* **PROBLEM**: A precise retyping is required of every line from the one containing "Model this object" down to the one containing "FLANGE_BOTTOM_ROUND = 0.0002", both included, and of no other line.

* **SUPPLIED RECORDS**:
┄┄┄┄┄┄┄┄┄┄┄┄┄┄┄┄┄┄┄┄

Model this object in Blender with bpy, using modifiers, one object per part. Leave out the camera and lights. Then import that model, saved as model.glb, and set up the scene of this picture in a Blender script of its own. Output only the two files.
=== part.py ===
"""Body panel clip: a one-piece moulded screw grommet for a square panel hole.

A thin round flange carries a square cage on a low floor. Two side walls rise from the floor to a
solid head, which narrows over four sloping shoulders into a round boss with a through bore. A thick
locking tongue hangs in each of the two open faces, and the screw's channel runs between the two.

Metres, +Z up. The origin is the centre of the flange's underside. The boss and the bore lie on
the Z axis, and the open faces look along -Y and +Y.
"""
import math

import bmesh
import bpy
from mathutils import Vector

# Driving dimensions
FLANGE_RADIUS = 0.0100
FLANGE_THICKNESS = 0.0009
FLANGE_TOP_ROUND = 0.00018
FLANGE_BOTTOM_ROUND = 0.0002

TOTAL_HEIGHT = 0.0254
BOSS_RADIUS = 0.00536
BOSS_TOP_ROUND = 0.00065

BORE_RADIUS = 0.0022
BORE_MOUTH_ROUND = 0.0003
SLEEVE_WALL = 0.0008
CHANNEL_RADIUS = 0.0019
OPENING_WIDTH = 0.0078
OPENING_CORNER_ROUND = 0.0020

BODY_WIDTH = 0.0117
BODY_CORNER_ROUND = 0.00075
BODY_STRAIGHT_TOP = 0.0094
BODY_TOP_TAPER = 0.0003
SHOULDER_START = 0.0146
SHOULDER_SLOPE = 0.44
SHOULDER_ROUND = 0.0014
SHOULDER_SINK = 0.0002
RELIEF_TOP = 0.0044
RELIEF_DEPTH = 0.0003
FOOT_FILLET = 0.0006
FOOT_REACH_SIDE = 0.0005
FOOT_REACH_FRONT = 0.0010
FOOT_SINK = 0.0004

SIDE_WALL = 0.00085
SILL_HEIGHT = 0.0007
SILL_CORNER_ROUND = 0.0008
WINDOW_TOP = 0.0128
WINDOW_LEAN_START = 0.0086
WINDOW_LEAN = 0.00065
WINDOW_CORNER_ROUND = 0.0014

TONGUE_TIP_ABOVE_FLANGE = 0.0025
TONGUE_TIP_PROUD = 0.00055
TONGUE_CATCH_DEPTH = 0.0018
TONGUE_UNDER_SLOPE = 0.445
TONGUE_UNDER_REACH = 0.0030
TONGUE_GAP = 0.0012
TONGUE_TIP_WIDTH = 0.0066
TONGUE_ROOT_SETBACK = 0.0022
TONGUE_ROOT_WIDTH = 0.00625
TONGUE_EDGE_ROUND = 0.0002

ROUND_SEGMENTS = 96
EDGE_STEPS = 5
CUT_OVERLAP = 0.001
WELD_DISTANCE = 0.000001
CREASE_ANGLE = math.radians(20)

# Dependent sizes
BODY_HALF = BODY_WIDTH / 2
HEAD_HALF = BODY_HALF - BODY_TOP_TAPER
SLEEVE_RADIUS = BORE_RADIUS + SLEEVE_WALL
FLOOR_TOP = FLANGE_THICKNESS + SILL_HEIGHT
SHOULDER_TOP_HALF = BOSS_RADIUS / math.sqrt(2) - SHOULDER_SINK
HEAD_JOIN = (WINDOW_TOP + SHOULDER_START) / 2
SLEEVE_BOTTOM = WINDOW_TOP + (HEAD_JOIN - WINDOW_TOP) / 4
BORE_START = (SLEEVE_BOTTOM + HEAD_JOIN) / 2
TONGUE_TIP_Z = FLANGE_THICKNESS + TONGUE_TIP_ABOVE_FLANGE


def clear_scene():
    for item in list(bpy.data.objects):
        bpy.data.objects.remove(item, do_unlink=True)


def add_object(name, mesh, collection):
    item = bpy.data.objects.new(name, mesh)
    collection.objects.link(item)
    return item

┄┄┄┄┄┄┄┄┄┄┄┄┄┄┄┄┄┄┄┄

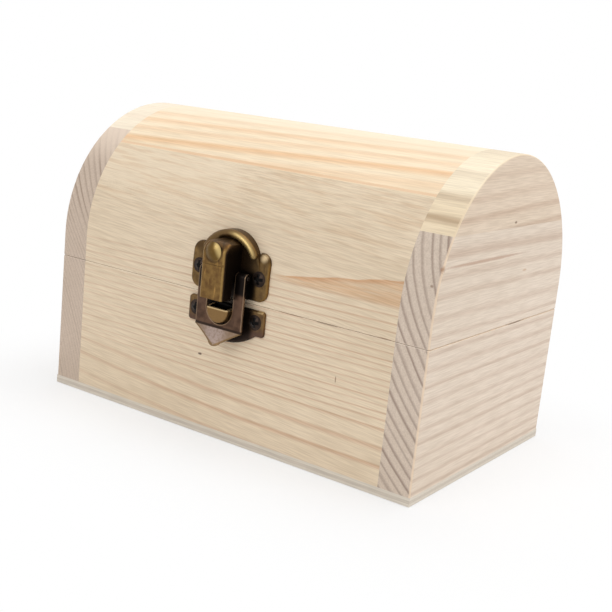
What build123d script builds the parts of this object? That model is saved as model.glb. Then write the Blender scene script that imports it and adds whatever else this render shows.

┄┄┄┄┄┄┄┄┄┄┄┄┄┄┄┄┄┄┄┄

* **FULL SOLUTION**:
Model this object in Blender with bpy, using modifiers, one object per part. Leave out the camera and lights. Then import that model, saved as model.glb, and set up the scene of this picture in a Blender script of its own. Output only the two files.
=== part.py ===
"""Body panel clip: a one-piece moulded screw grommet for a square panel hole.

A thin round flange carries a square cage on a low floor. Two side walls rise from the floor to a
solid head, which narrows over four sloping shoulders into a round boss with a through bore. A thick
locking tongue hangs in each of the two open faces, and the screw's channel runs between the two.

Metres, +Z up. The origin is the centre of the flange's underside. The boss and the bore lie on
the Z axis, and the open faces look along -Y and +Y.
"""
import math

import bmesh
import bpy
from mathutils import Vector

# Driving dimensions
FLANGE_RADIUS = 0.0100
FLANGE_THICKNESS = 0.0009
FLANGE_TOP_ROUND = 0.00018
FLANGE_BOTTOM_ROUND = 0.0002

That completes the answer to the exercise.